10th Wicket First Class Cricket Record Partnership 307 Runs

Published: 1997
Pages: 62
Author: Riley, John
Publisher: Orchard Printing
Rating: 3 stars

‘Records are made to be broken’ is one of the tritest observations that a cricket lover, or indeed a follower of any sport can make. There is a feeling with just a few however that they are probably set in stone now, Jim Laker’s 19-90, Victoria’s 1,107 and all of the cumulative records for runs and wickets that were set in the days when English county cricketers could play upwards of thirty First Class matches in a season.

Another one that I have always been aware of, and have been inclined to put in that category, is the tenth wicket partnership record between Alan Kippax and Hal Hooker that is the subject of this small limited edition book from a quarter of a century ago. That said I did take a look at the ACS Records site after reading the book. It is a splendid resource, listing every tenth wicket partnership of over 100, which is a very long list. Only thirteen of them exceed 200 though, and of those five have been made since 1997, so perhaps Kippax and Hooker’s record is not as safe as the others I have mentioned.

The match in question was played in 1928/29 between the two strongest sides in the Sheffield Shield, New South Wales and Victoria. The Victorians batted first and made 376 and, when they had their opponents at 113/9, must have expected a comfortable victory. It was at that point that Hooker came out to join Kippax and their remarkable partnership then took them to 420 and first innings points, important because the match ended in a draw on the fifth day and the New South Welshmen ended the season by taking the trophy with Victoria runners up.

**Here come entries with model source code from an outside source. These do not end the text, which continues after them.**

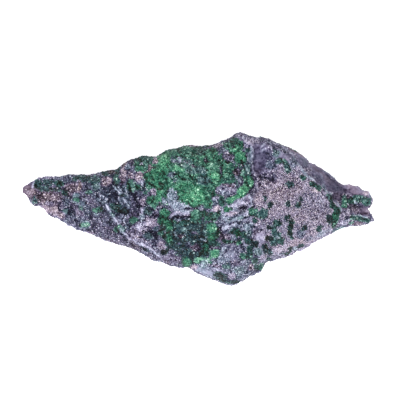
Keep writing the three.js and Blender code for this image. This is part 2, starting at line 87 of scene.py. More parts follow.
# ------------------------------------------------------------------ noise
def _hash(ix, iy, iz, seed):
    h = (ix.astype(np.int64) * 374761393 + iy.astype(np.int64) * 668265263
         + iz.astype(np.int64) * 1274126177 + seed * 362437) & 0xFFFFFFFF
    h = h.astype(np.uint64)
    h ^= h >> np.uint64(15)
    h = (h * np.uint64(2246822519)) & np.uint64(0xFFFFFFFF)
    h ^= h >> np.uint64(13)
    h = (h * np.uint64(3266489917)) & np.uint64(0xFFFFFFFF)
    h ^= h >> np.uint64(16)
    return h


def _unit(h):
    return h.astype(np.float64) / 4294967295.0


def turned(p, seed):
    """The points turned by an amount of their own per seed, so that no pattern lines up with the axes."""
    a, b = 0.9 + 2.399 * seed, 0.62 + 0.45 * ((0.618 * seed) % 1.0)
    ca, sa, cb, sb = math.cos(a), math.sin(a), math.cos(b), math.sin(b)
    return p @ np.array([[ca, -sa * cb, sa * sb], [sa, ca * cb, -ca * sb], [0.0, sb, cb]])


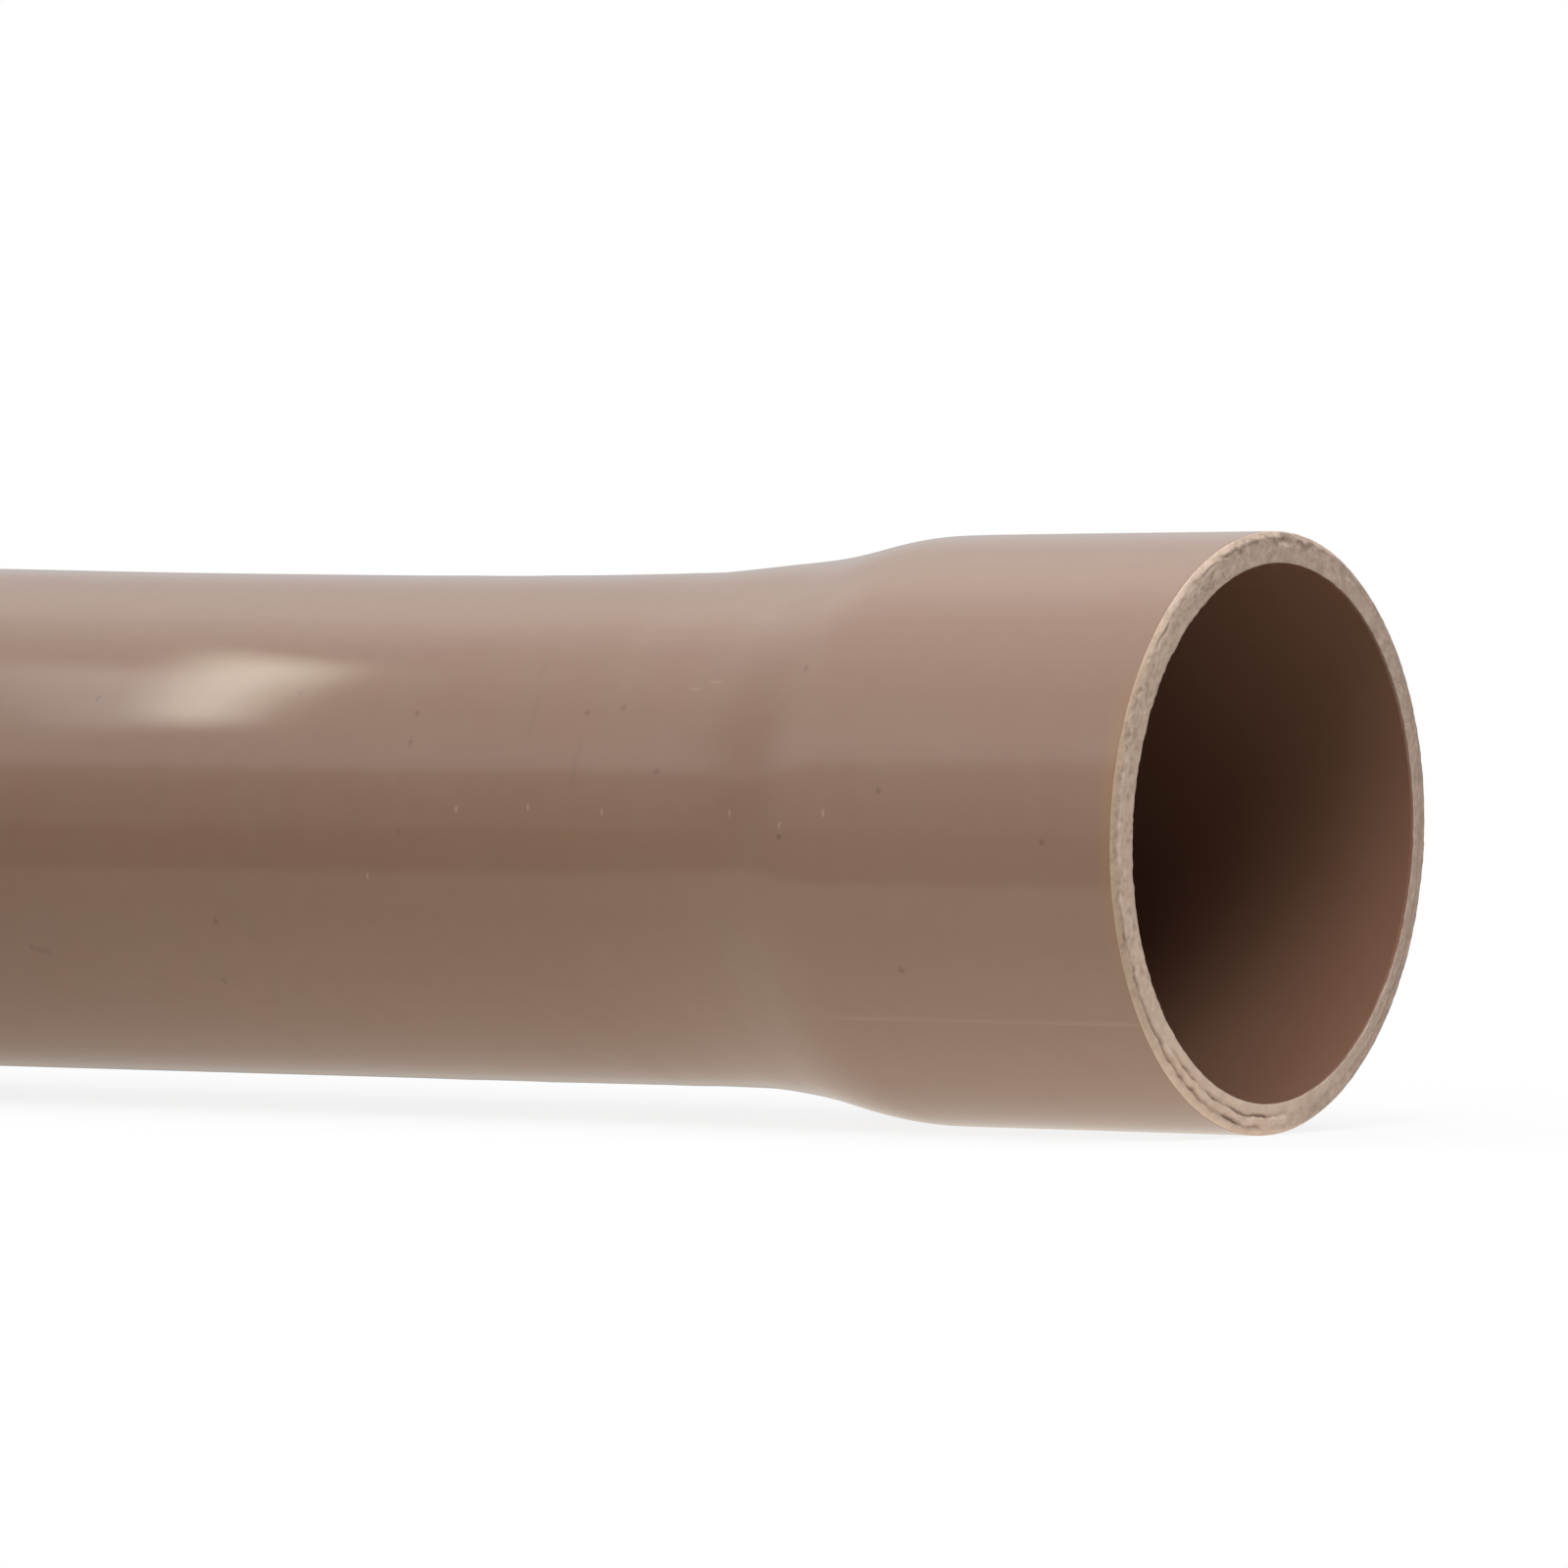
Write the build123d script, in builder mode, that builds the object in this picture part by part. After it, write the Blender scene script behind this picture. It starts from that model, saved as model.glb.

This very small format book comprises an interesting introduction from Riley, written with the benefit of hindsight of course, followed by a contemporary account of the match. He then concludes with obituaries of Hooker and Kippax before setting out, as is inevitably the case from an accountant, a few statistics relating to tenth wicket partnerships as at 1997.

The cloth bound and jacketless little book was originally published in Australia in a signed and numbered limited edition of 250 copies which, in the scheme of things, is quite a large number. In the circumstances the book is not usually very costly when it appears on the second hand market, although the copies that appear often lack the insert slip which tells the reader a little about Riley himself, and the separately packaged souvenir photograph of the scoreboard at the end of the partnership, something which no doubt often comes adrift from the book given that it is more than twice its size and cannot easily be stored with it.

As far as I am aware 10th Wicket First Class Cricket Record Partnership 307 Runs is the only contribution John Riley ever made to cricket literature, which in many ways is a shame, because even if its appeal was always going to be limited it was an excellent idea, and a copy is certainly worth tracking down.